Hands Off The Hijab


You push through the double doors into your new school and smile in excitement. You just transferred here from overseas, it’s a chance to start over. As you walk to the office for your schedule, you’re stopped by a staff member in the middle of the hallway and are pulled to the side. “It needs to come off,” says the staff member. 

“What?” you replied.

“The headwrap. Take it off.” They point at your hijab and you’re left standing in front of the adult as if your eyes could jump out of their sockets at any moment. It wasn’t fair, and it didn’t make any sense to you either. You knew it happened in other schools, but it was never mentioned here. That was true, it hadn’t ever happened here, not until the recent ban.

France has placed a bid on banned hijabs. More specifically, banning hijabs for women under the age of 18. This new bid on the ban of hijabs was created with the claim by a predominantly cishet white male government that the hijab is oppressive. They believe that to “protect” women, the way to go about it was to disallow underaged women the right to choose to wear the hijab for themselves.

This is an absolutely absurd bill and a complete violation of the human rights that everybody is entitled to. I find it incredibly hard to believe that this is not a spiteful decision driven by Islamophobia, considering that the France government has been trying for decades to do something about hijabs. The hijab has been a victim of being the reason for quarrels between the Muslim community and the government, so for this to be solely for protecting the younger women from the “oppressive” aspect of the hijab is phony and upsetting.

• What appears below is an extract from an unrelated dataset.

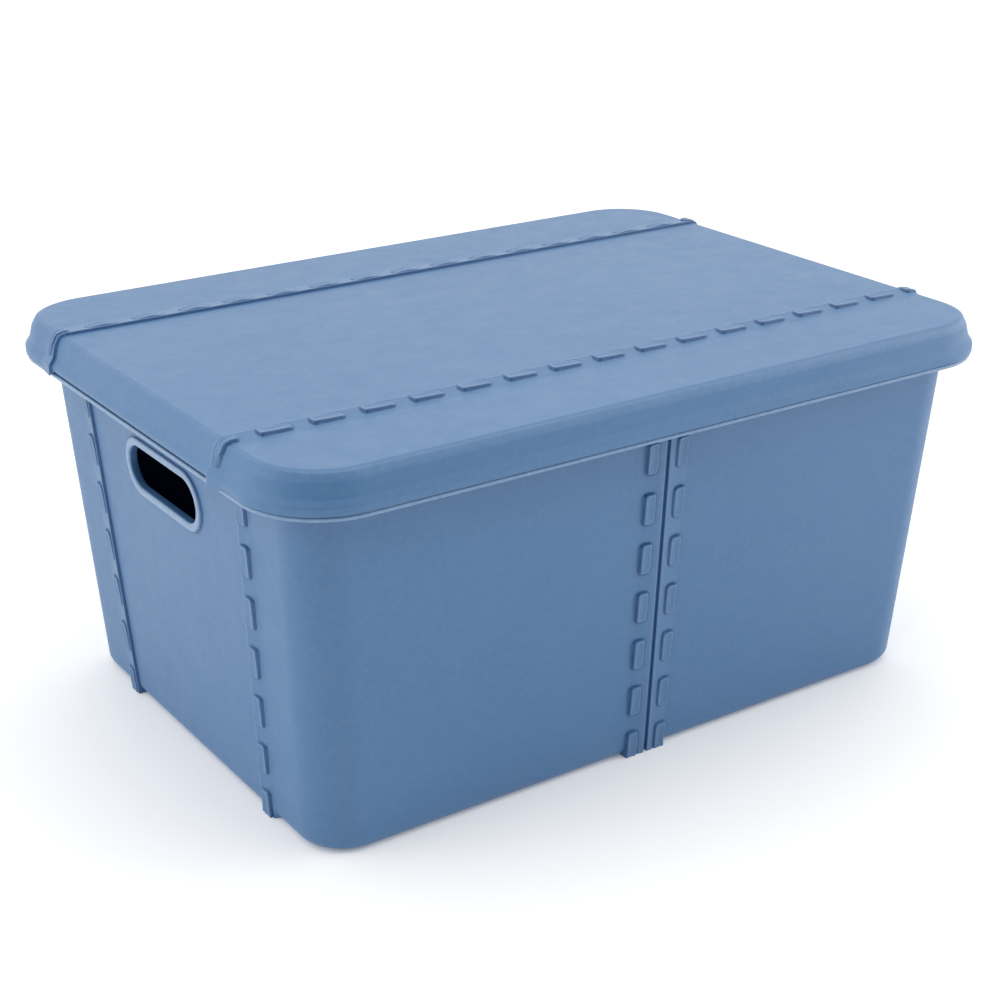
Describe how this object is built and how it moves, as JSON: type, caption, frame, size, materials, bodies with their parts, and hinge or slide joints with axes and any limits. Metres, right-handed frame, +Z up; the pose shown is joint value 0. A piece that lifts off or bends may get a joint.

According to the Library of Congress, in 2011 it was made illegal to wear face coverings, also known as niqabs, a form of concealment used by Muslim women. The fine is 150 euro (180.27 USD). The age of sexual consent in France is 15, but the age to be able to wear hijabs but still be scrutinized and harassed as an adult is 18. Ludicrous. “One mother said pupils were distressed and traumatised when a far-right politician told her to take off her headscarf in a regional parliament in eastern France, where she was helping out on a primary school outing for her son’s class,” says an article from TheGuardian.com. Incidents like this took place too often, and after the rioting from the Muslim community, the France government only said that they would not ban hijabs for accompanying mothers on school trips, but refused to condemn the actions committed against the women nor apologize for them.

In sum, what France is doing is wrong. It’s quite horrific for me, a Muslim, to see women being treated like this and their efforts in overthrowing it being futile. It’s a violation of human rights and is a poor way to disguise while still enforcing Islamophobia in France. What can we do about it? Spread awareness. Share and sign petitions, boost large platforms that speak about this topic and educate others who don’t know why or what’s happening in France. Pressure from outside countries may also influence France. Even the smallest effort can become a big one when it’s collective.